In the recent PRTools updates of September 2012 (4.2.2) November 2012 (4.2.3) and January 2013 (4.2.4) a number of tools have been added and changed of which not everybody might be aware. Here we will pay more attention to them and give some background information about their use. It concerns some new classifiers, the handling of doubles where originally datasets where expected, the mapping overload of dyadic operations, some routines that facilitate the programming of mappings, batch processing, the order of mapping output parameters and some minor issues.
Classifiers
For some researchers pattern recognition is classification. Readers of this blog will have noticed that we see this somewhat different. Representation is the key issue of pattern recognition. However, the tool set should contain a set of good and preferably very different classifiers, in spite of David Hand’s observation that the progress in classifier technology might be an illusion. Anyway, we are glad that every now and then PRTools users submit a new classifier. Here are some recent examples.
Many have already wondered where the PRTools version is of Breiman’s famous proposal of the random forest: a randomized collection of small decision trees based on different feature subsets. Well, recently David Tax created a fully Matlab based version of this proposal, randomforestc
. It has a good performance but is slow. May be a mex-file based version will become available later. In a future post on classifier benchmarking will be discussed what a good classifier performance means.
One of the first classifiers in PRTools is the decision tree classifier treec
. It was created by some students who studied Breiman’s (again!) classic: Classification and regression trees, (1984), CART. Later it was extended with some pruning algorithms proposed by Quinlan and Chou. Quinlan is the author of the well known C4.5 decision tree package. His papers and proposals have been studied by Sergey Verzakov, who created an upgrade of treec
, called dtc
. In a number of experiments it appeared to have a performance close to randomforestc
. It is, however, much faster as it is based on a single tree. We hope that Sergey in the near future can extend the Verzakov Tree with some visualization tools.

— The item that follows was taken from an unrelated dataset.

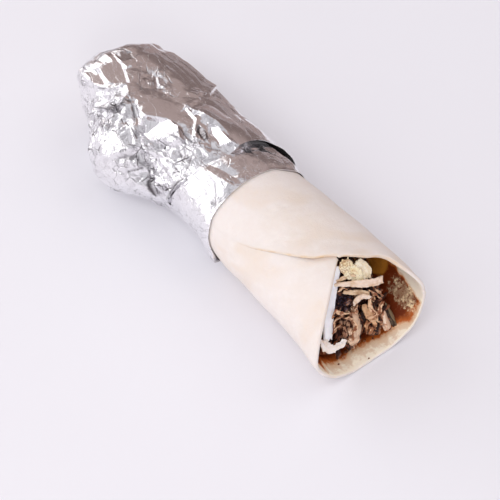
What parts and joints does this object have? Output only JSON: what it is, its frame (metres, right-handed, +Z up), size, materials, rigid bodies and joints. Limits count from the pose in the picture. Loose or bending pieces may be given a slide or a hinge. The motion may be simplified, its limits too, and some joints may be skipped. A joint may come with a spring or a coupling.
{
  "type": "durum wrap",
  "caption": "Flatbread wrap lying down: crossed flaps at its open end show torn meat and shredded cabbage, and crumpled foil covers its closed half.",
  "frame": {"origin": "Under the middle of the wrap, level with its flattened belly.", "axes": "+Y runs along the roll from the open mouth to the foil-covered closed end, +Z is up and +X points to the right of someone who looks into the mouth."},
  "size_m": [0.0946, 0.2524, 0.0604],
  "materials": {
    "bread": "matt, floury, with faint baking marks",
    "foil": "bright, crumpled",
    "cabbage_white": "moist",
    "cabbage_yellow": "moist",
    "cabbage_stained": "moist, stained by sauce",
    "meat_light": "moist, fibrous",
    "meat_brown": "moist, fibrous",
    "meat_burnt": "moist, charred",
    "pickle": "moist"
  },
  "bodies": {
    "root": {"flatbread": "bread", "foil_wrapper": "foil", "cabbage_rib": "cabbage_white", "cabbage_curl": "cabbage_white", "cabbage_leaf_1": "cabbage_yellow", "cabbage_leaf_2": "cabbage_yellow", "cabbage_strip_1": "cabbage_stained", "cabbage_strip_2": "cabbage_stained", "cabbage_strip_3": "cabbage_stained", "meat_piece_1": "meat_light", "meat_piece_2": "meat_brown", "meat_piece_3": "meat_burnt", "meat_strip_1": "meat_light", "pickle_strip": "pickle", "meat_filling": "meat_brown"}
  },
  "joints": []
}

Neural networks still constitute an inspiring paradigm for classifier design. There is a strong relation with the field of combining classifiers in case the layers have a different architecture and/or the training of the layers is done consecutively. Laurens van der Maaten, the author of the dimensionality reduction toolbox, contributed with two classifiers. The first, the Voted Perceptron (vpc
) is based on a paper by Freund and Schapire and combines an ensemble of perceptrons by voting. The second one follows a proposal by Larochelle and Bengio on the Discriminative Restricted Boltzmann Machine (RBM) (drbmc
). The model introduces binary stochastic latent variables in logistic regression, which turns it into a powerful non-linear model. The stochastic latent variables act a lot like rectified linear units in neural networks. For both proposals holds that they are much faster than available neural network classifiers bpxnc
and lmnc
. RBM may perform very well.
Doubles instead of datasets
When PRTools was designed it was decided that objects should be represented by datasets: the feature vectors, labels and all annotation in a single variable. All routines were based on that and tests were included to check whether the data variable were really of the class ‘dataset
‘. Packing and unpacking of the data however causes a lot of overhead and sometimes it is entirely unnecessary. For instance when objects have just to be classified by an already trained classifier or in case of cluster analysis, it can be much more logically to stick with arrays of doubles.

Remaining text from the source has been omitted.